- DO THIS -
Every line from the first one to the line containing "camera_place = Vector((-184.84, -157.21, 86.15))" should be echoed exactly; leave out the rest.

>> BEGIN PROVIDED MATERIAL

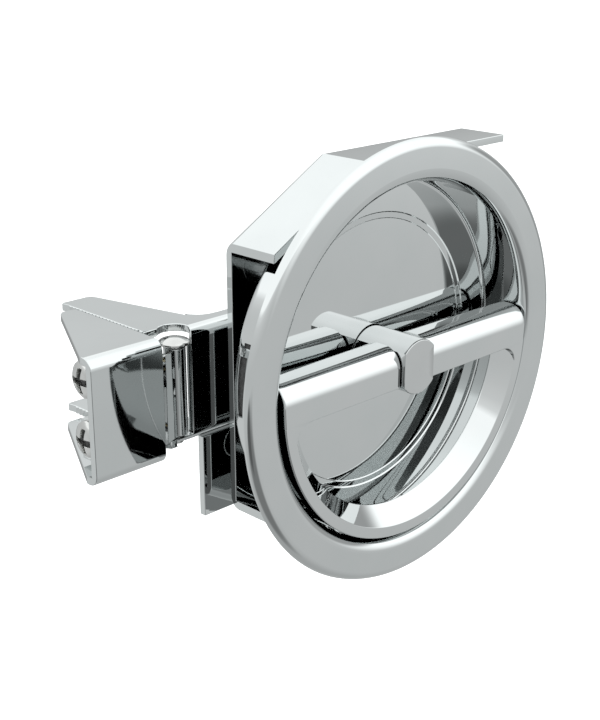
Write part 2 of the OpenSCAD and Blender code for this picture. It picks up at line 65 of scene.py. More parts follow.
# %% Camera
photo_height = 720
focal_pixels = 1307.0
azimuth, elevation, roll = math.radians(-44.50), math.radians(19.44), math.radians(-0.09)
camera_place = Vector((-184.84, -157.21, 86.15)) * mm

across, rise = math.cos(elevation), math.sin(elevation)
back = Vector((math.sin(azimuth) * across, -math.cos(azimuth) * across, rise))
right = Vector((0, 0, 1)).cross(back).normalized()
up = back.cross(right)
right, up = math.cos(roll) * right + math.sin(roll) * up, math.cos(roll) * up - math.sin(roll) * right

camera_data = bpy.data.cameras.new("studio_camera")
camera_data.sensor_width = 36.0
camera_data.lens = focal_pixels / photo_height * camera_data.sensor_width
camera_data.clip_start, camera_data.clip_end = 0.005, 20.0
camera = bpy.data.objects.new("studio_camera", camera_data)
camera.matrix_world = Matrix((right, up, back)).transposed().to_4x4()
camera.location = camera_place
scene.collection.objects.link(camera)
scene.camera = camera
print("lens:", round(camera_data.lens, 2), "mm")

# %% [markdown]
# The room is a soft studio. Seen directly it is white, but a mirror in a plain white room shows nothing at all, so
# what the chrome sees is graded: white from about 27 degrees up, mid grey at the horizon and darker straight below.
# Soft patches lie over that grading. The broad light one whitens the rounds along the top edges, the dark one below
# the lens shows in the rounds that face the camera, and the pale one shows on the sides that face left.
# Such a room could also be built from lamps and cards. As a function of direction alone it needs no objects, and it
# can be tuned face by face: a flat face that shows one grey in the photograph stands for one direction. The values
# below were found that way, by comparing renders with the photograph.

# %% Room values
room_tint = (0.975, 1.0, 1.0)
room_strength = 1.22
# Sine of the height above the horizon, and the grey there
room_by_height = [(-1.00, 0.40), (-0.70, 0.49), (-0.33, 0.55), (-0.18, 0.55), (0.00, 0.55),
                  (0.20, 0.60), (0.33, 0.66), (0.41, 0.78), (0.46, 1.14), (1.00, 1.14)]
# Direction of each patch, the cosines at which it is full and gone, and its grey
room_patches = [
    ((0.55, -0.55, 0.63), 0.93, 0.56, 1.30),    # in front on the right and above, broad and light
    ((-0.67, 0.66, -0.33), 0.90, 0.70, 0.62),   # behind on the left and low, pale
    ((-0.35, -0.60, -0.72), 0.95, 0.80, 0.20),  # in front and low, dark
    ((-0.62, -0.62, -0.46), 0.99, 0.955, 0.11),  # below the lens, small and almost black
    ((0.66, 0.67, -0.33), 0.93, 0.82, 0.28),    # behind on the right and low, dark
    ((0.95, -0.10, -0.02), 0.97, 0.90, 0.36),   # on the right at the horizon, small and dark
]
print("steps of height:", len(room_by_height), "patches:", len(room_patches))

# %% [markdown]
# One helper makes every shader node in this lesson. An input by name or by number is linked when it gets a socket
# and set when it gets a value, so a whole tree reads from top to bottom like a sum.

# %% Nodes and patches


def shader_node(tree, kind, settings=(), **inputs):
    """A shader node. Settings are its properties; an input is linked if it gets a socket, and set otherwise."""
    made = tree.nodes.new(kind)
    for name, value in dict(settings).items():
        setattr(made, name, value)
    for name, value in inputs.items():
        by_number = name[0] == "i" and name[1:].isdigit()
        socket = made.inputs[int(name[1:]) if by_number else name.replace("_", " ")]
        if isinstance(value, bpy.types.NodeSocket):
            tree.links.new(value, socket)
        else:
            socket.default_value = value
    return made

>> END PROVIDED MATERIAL

- RESPONSE -
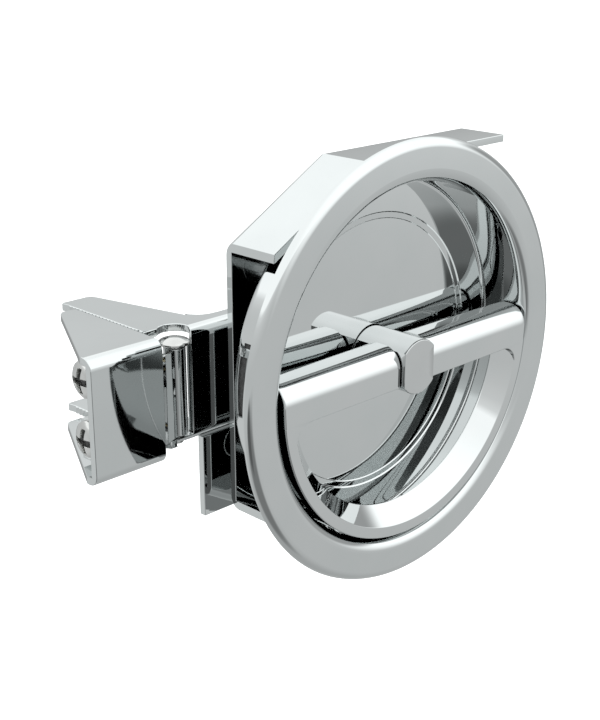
Write part 2 of the OpenSCAD and Blender code for this picture. It picks up at line 65 of scene.py. More parts follow.
# %% Camera
photo_height = 720
focal_pixels = 1307.0
azimuth, elevation, roll = math.radians(-44.50), math.radians(19.44), math.radians(-0.09)
camera_place = Vector((-184.84, -157.21, 86.15)) * mm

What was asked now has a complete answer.